Y’all know I do my share of Republican loathing on this here bloggy thingy, but every so often we get a Republican like Ros-Lehtinen, who reminds me that not all members of the GOP are cut from the same cloth.
She’s a keeper.

Arne Duncan, Secretary of Education, in the U.S. Department of Education's It Gets Better video:
"I really believe we can't just say 'It gets better.' All of us have to work right now to make things better today, not tomorrow. If you're a 14-year-old or a 15-year-old, asking you to wait four or five years for things to get better, that can seem like an eternity, like a lifetime. And so you shouldn't have to wait that long. So I wanna be very clear. All of us have the power now to make things better today, not tomorrow."

And, in my mind, that means coming out. If more LGBT Americans came out, these young kids would have someone to look up to, to admire, to make them feel less different, less ‘less than.’
Their march toward self-acceptance would be better, and easier, because they see someone who lit the way.

Kevin Swanson, “pastor’, on God setting Colorado on fire because of The Gays and metrosexuals:
"When you have a state where the House leadership is performing a homosexual act on the front page of the Denver Post two months ago? Does God read the Denver Post? Do you think He picks up a copy of the Denver Post? He gets it. God gets the Denver Post. How are we going to repent of the sexual sin that is paraded in front of us in the wider culture?
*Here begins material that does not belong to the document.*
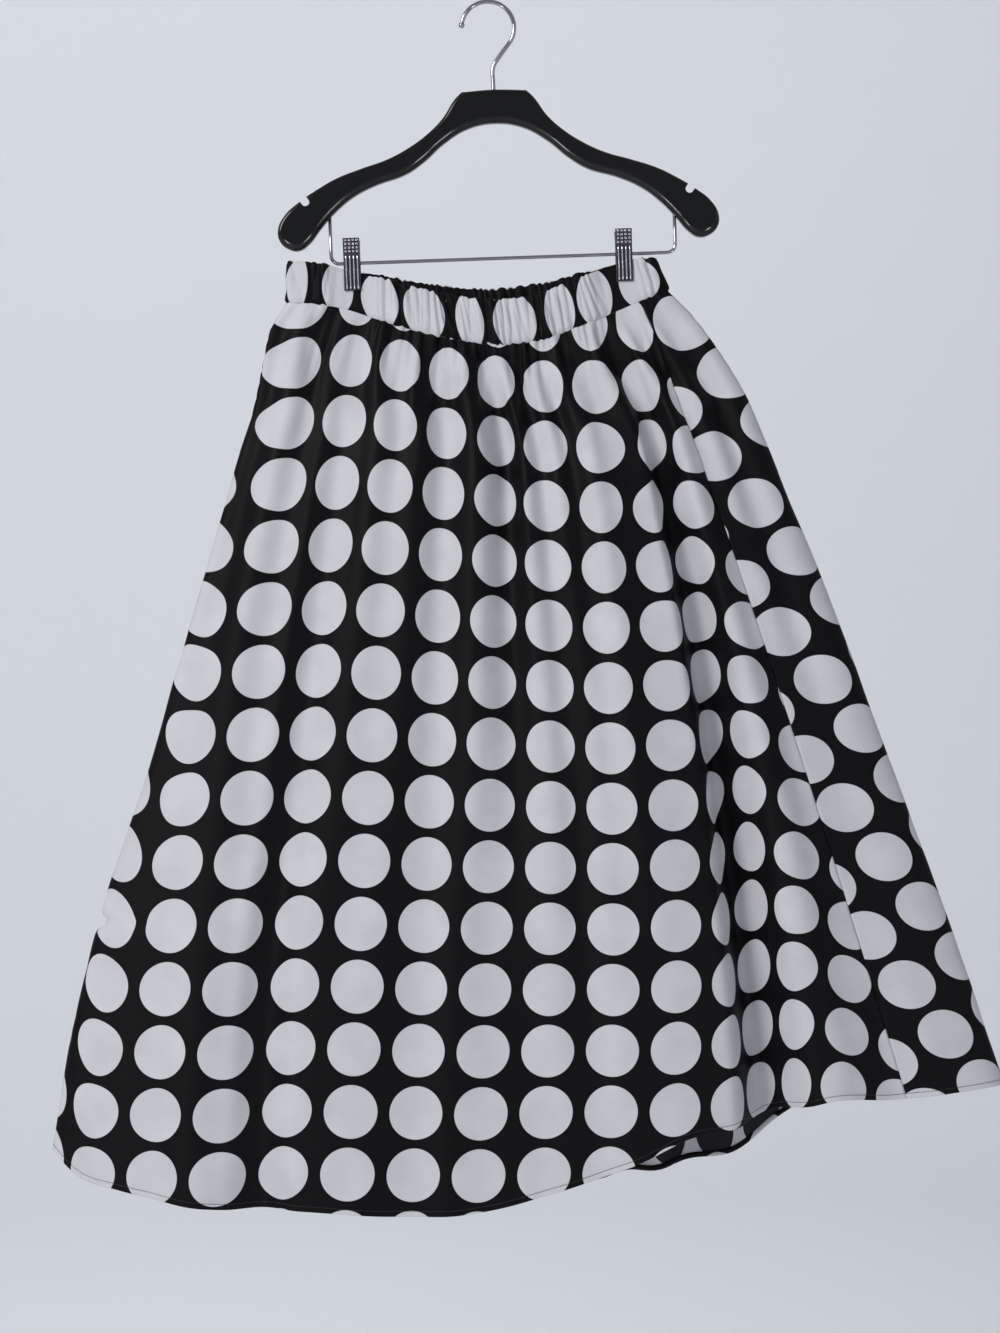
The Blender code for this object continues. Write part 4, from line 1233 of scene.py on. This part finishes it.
class HANGER_OT_add_wood(bpy.types.Operator):
    """Add the lacquered wooden body with its rounded edges and its two notches"""

    bl_idname = "hanger.add_wood"
    bl_label = "Add wooden hanger"

    def execute(self, context):
        settings = context.scene.skirt_hanger
        points = hanger_outline()
        along = np.roll(points, -1, axis=0) - np.roll(points, 1, axis=0)
        along /= np.linalg.norm(along, axis=1, keepdims=True)
        inner = np.stack([along[:, 1], -along[:, 0]], axis=1)
        broad = BACK_ROUNDING + BROADER_BELOW * eased((inner[:, 1] + 0.15) / 0.9)
        profile = wood_profile(settings.wood_depth / MM)
        places = np.empty((len(profile), len(points) + 1, 3))
        for k, (share, out) in enumerate(profile):
            ring = points + inner * (broad * share)[:, None]
            ring = np.vstack([ring, ring[:1]])
            places[k] = np.column_stack([ring[:, 0], np.full(len(ring), out), ring[:, 1]])
        prints = np.zeros((*places.shape[:2], 2))
        wood = grid_object("hanger_wood", places, prints, [finishes()["lacquer"]])
        with opened(wood) as mesh:
            bmesh.ops.remove_doubles(mesh, verts=mesh.verts, dist=0.001)
            open_edges = [edge for edge in mesh.edges if edge.is_boundary]
            bmesh.ops.holes_fill(mesh, edges=open_edges, sides=0)
            for face in mesh.faces:
                face.smooth = len(face.verts) == 4
            bmesh.ops.recalc_face_normals(mesh, faces=mesh.faces)
        for direction in (-1, 1):
            cut_notch(wood, direction, settings.wood_depth / MM)
        with opened(wood) as mesh:
            on_hanger(mesh)
        belongs(wood, "lacquered_wood", "hanger_body")
        return {"FINISHED"}


def cut_notch(wood, direction, depth):
    """Cuts a round-ended slot through an arm, square to the arm's upper edge."""
    mesh = bmesh.new()
    bmesh.ops.create_cube(mesh, size=1)
    deep = depth + NOTCH_PAST_WOOD
    bmesh.ops.scale(mesh, verts=mesh.verts, vec=(NOTCH_WIDTH, deep, NOTCH_REACH))
    bmesh.ops.translate(mesh, verts=mesh.verts, vec=(0, 0, NOTCH_REACH / 2))
    lower = [edge for edge in mesh.edges if max(end.co.z for end in edge.verts) < NOTCH_REACH / 2]
    along = [edge for edge in lower if edge.calc_length() > deep / 2]
    bevelled(mesh, along, NOTCH_ROUNDING * NOTCH_WIDTH, 8)
    turn = Matrix.Rotation(direction * NOTCH_SLANT, 4, "Y")
    place = Matrix.Translation((WOOD_MIDDLE + direction * NOTCH_END[0], 0, NOTCH_END[1]))
    bmesh.ops.transform(mesh, matrix=place @ turn, verts=mesh.verts)
    bmesh.ops.recalc_face_normals(mesh, faces=mesh.faces)
    cutter = object_from("notch_cutter", mesh, [])
    cut = wood.modifiers.new("notch", "BOOLEAN")
    cut.operation = "DIFFERENCE"
    cut.object = cutter
    graph = bpy.context.evaluated_depsgraph_get()
    carved = bpy.data.meshes.new_from_object(wood.evaluated_get(graph))
    wood.modifiers.clear()
    wood.data = carved
    bpy.data.objects.remove(cutter)


def jaw_spot(across, up, out, facing):
    """A spot on a jaw's bent plate, at a height over its outer face."""
    away = through(JAW_FACE, "away", up) + JAW_THICKNESS + out
    return Vector((across, facing * float(away), BAR_HEIGHT + up))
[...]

Why do we have to submit to theses sexual sins again and again? How many young boys are running out and doing the metrosexual thing with the skinny pants and the little fairy shoes? They’re working on the gender blender for themselves and they don’t want to look like a man and God is just so upset, He hates it when men are not manly in their approach."
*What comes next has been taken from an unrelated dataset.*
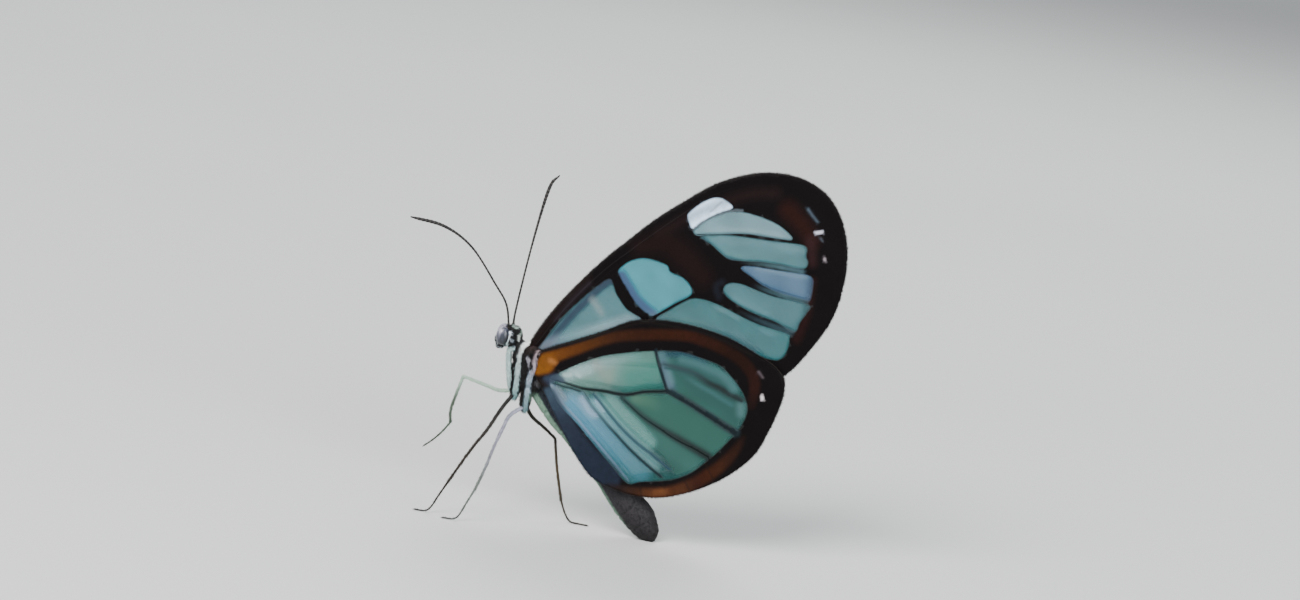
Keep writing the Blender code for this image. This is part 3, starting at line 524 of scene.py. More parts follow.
# middle is a wing's distance from the mid plane, flare how much farther out it lies by the body
Wing = namedtuple("Wing", "name outline windows marks veins middle flare")
WINGS = (Wing("fore", FOREWING, FORE_WINDOWS, FORE_MARKS, FORE_VEINS, 0.4, 0.5),
         Wing("hind", HINDWING, HIND_WINDOWS, HIND_MARKS, HIND_VEINS, 0.95, 0.68))


def wing_out(places, kind):
    """How far from the mid plane a wing lies at each place, slack membrane included."""
    away, _ = line_distance(places, np.array(BODY_AXIS))
    away = fade(away, FLARE_START, FLARE_END)
    slack = SLACK * waves(places, 0.32, 0.32, kind.middle * 7)
    ripple = RIPPLE * waves(places, 0.9, 0.9, kind.middle * 3)
    return kind.middle + kind.flare * (1.0 - away) + away * (slack + ripple)


def wing_plan(kind):
    """Places and triangles that fill a wing, closest together along the markings' edges."""
    rim = even_route(smooth_loop(kind.outline, 8), RIM_STEP, closed=True)
    places = [rim]
    lines = [(smooth_loop(points, 4), True, 0.0) for points, _, _ in kind.windows.values()]
    for points, widths, soft, _, _, _ in kind.marks:
        if soft < SHARP:
            route = smooth_route(points, 4)
            lines += [(route, False, side * np.mean(widths)) for side in (LEFT, RIGHT)]
    for line, closed, shift in lines:
        line = sideways(line, shift, closed) if shift else line
        line = even_route(from_photo(line), RIM_STEP, closed)
        places += [sideways(line, side * EDGE_SOFT, closed) for side in (LEFT, RIGHT)]
    low, high = rim.min(0), rim.max(0)
    rows = np.arange(low[1], high[1], FILL_STEP * 0.866)    # rows of even triangles
    places.append([(x + 0.5 * FILL_STEP * (row % 2), z)
                   for row, z in enumerate(rows) for x in np.arange(low[0], high[0], FILL_STEP)])
    seen = {}
    kept = []
    for x, z in np.vstack(places):
        key = (int(x // GAP), int(z // GAP))
        near = [seen[k] for k in ((key[0] + i, key[1] + j) for i in (-1, 0, 1) for j in (-1, 0, 1))
                if k in seen]
        if all((x - a) ** 2 + (z - b) ** 2 >= GAP ** 2 * 0.7 for a, b in near):
            seen[key] = (x, z)
            kept.append((x, z))
    count = len(rim)
    rim, free = np.array(kept[:count]), np.array(kept[count:])
    kept = np.vstack([rim, free[loop_depth(free, rim) > RIM_GAP]])
    edges = [(index, (index + 1) % count) for index in range(count)]
    filled = delaunay_2d_cdt([Vector(place) for place in kept], edges, [list(range(count))], 1, 1e-4)
    return np.array([tuple(place) for place in filled[0]]), filled[2]


def paint(places, kind):
    """Colour and cover of a wing at each place."""
    pixels = to_photo(places)
    colour = np.tile(DARK, (len(places), 1))
    cover = np.ones(len(places))
    soft = EDGE_SOFT / PIXEL
    ragged = RAGGED * waves(places, 2.6, 2.6, 8.5)
    for points, tint, hides in kind.windows.values():
        part = fade(loop_depth(pixels, smooth_loop(points, 4)) + ragged, -soft, soft)
        colour += (tint - colour) * part[:, None]
        cover += (hides - cover) * part
    clear = fade(1.0 - cover, 0.0, 1.0 - CLOUDED)    # tints of the membrane stay off the scales
    clouds = CLOUDY * waves(places, 0.7, 0.7, 1.5)
    # painted sheen and shade in streaks along the folds
    folds = STREAKY * waves(places @ FOLD_WAYS, 0.25, 1.5, 4.5)
    colour *= (1.0 + clear * (clouds + folds))[:, None]
    for *shape, hides, strength in kind.marks:
        tint, part = stroke(pixels, *shape)
        part = part * strength * (clear if hides < 1.0 else 1.0)
        cover += (hides - cover) * part
        colour += (tint - colour) * part[:, None]
    return colour, cover


def placed(name, data):
    """A new object in the scene."""
    obj = bpy.data.objects.new(name, data)
    bpy.context.scene.collection.objects.link(obj)
    return obj


def read(rows, key, width, kind):
    """One property of all a mesh's corners, faces or loops."""
    values = np.empty(len(rows) * width, dtype=kind)
    rows.foreach_get(key, values)
    return values.reshape(-1, width)


def make_mesh(name, corners, faces, colours=None, cover=1.0):
    """A mesh object in the model's place from corners in millimetres, none below the floor."""
    mesh = bpy.data.meshes.new(name)
    corners = np.asarray(corners, float)
    corners[:, 2] = np.maximum(corners[:, 2], 0.0)
    corners = corners * MM + np.array(SHIFT)
    mesh.from_pydata([tuple(corner) for corner in corners], [], faces)
    if colours is not None:
        tints = np.empty((len(corners), 4), np.float32)
        tints[:, :3] = colours
        tints[:, 3] = cover
        mesh.color_attributes.new("Tint", "FLOAT_COLOR", "POINT").data.foreach_set("color", tints.ravel())
    mesh.shade_smooth()
    mesh.update()
    return placed(name, mesh)


def wing(name, plan, colour, cover, out, side):
    """A thin closed sheet with painted scales and clear windows."""
    places, triangles = plan
    half = SKIN_HALF + SCALE_HALF * fade(cover, CLEAR, 1.0)
    corners = np.vstack([stand(places, side * (out + shift)) for shift in (half, -half)])
    count = len(places)
    faces = []
    uses = {}
    for triangle in triangles:
        a, b, c = triangle if side == LEFT else reversed(triangle)
        faces += [(a, b, c), (count + c, count + b, count + a)]
        for pair in ((a, b), (b, c), (c, a)):
            uses.setdefault(frozenset(pair), []).append(pair)
    for (start, end), *others in uses.values():
        if not others:
            faces.append((end, start, count + start, count + end))
    return make_mesh(name, corners, faces, np.tile(colour, (2, 1)), np.tile(cover, 2))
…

The picture he’s referring to, and it’s probably the same picture he keeps under his mattress at night, to view in one hand while the other wanders beneath the sheets, is one of House Speaker Mark Ferrandino kissing his partner Greg Wertsch goodbye after the passage civil unions in the state.
That said. God reads the Denver Post?
Last I checked she was not finished with Fifty Shades of Grey.

Tuesday, July 03, 2012

The 7 Most Anti-Gay Representatives, And .... Big Surprise .... They're All Republican


Remember when the GOP stormed Congress during the last election on the rallying cry that Obama had done nothing to fix the economy so they would step in and make everything right for America?
Yeah. Didn’t happen. But what did happen was that a group of anti-LGBT Republicans introduced ten major anti-gay bills, resolutions, and amendments in the U.S. House of Representatives. While 144 Members of Congress have sponsored or co-sponsored at least one of these anti-LGBT proposals, seven members of Congress signed on to five or more of the pro-discrimination measures.
So, who are these homophobic--all Republican, all the time--Representatives?
  • Rep. Tim Huelskamp, a Republican from Kansas authored his state’s constitutional amendment that banned both same-sex marriage and civil unions; he authored an amendment to ban a directive that would allow not force military chaplains to voluntarily solemnize same-sex union; he authored an amendment to “prohibit the use of funds to be used in contravention of the Defense of Marriage Act,” and authored a bill to ban the use of military facilities for any same-sex unions. And he didn't stop there, because, you know, he was all done fixing the economy and stuff; he also co-sponsored three measures just to criticize the Obama administration for not defending the Defense of Marriage Act, to direct the Speaker of the House to defend the law instead, and to delay implementation of the Don’t Ask Don’t Tell repeal.
  • Rep. W. Todd Akin, a sixth-term Republican Congressman from Missouri, warned us all in 2006 that “anybody who knows something about the history of the human race knows that there is no civilization which has condoned homosexual marriage widely and openly that has long survived.”
  • Rep. Dan Burton, a fifteenth-term GOP Congressman from Indiana, who is thankfully retiring at the end of 2012, loves to say that “Marriage between a man and a woman has been the foundation of human civilization for thousands of years all around the world.”
  • Rep. Phil Gingrey, a fifth-term Georgia GOP  Congressman, often cites God a s his reasons for supporting an anti-gay constitutional amendment--he's never heard of Separation of Church and State--and has said, "I don't like the secularism that’s occurring in this country one bit and I think it is incumbent upon those of us [that] stand strong, to stand very strong, in regard to that and say ‘look, [my wife] and I believe that marriage is a sacrament.’”
  • Rep. Vicky Hartzler, a first-term GOP Congresswoman from Missouri, was spokes-bigot for that anti-gay constitutional amendment effort in Missouri and has compared same-sex marriage to pedophilia and letting three-year-olds drive cars.
  • Rep. Doug Lamborn, a third-term Republican from Colorado, came under fire for racially insensitive comments that associating with President Obama was like “touching a tar-baby.”
  • Rep. Donald A. Manzullo, a tenth-term GOP Congressman from Illinois, recently lost re-nomination after reportedly telling House Republican Leader Eric Cantor--another anti-LGBT GOP goose-stepping fool--that the devout Jew was not “saved.”
And there are fourteen more House Republicans who either sponsored or co-sponsored at least four of these anti-LGBT proposals, and just one Democrat; and he is Mike McIntyre from, big surprise, North Carolina, who co-sponsored a proposed constitutional amendment to anti-gay marriage. 
All of the other 143 anti-gay activists were Republicans who have also committed $1.5 million in taxpayer funds to defend the Defense of Marriage Act in court. 
This is all funny, sick, sad and twisted, when you hear crybaby GOP goose-stepper-in-chief, and Speaker of the House, John Boehner, downplay the Republican focus on social issues and say he'd rather talk about jobs.
Yeah, I'd rather the GOP talk about jobs, but they aren't. They're too busy being homophobes and bigots and haters; they continue to be a Do-Nothing Congress.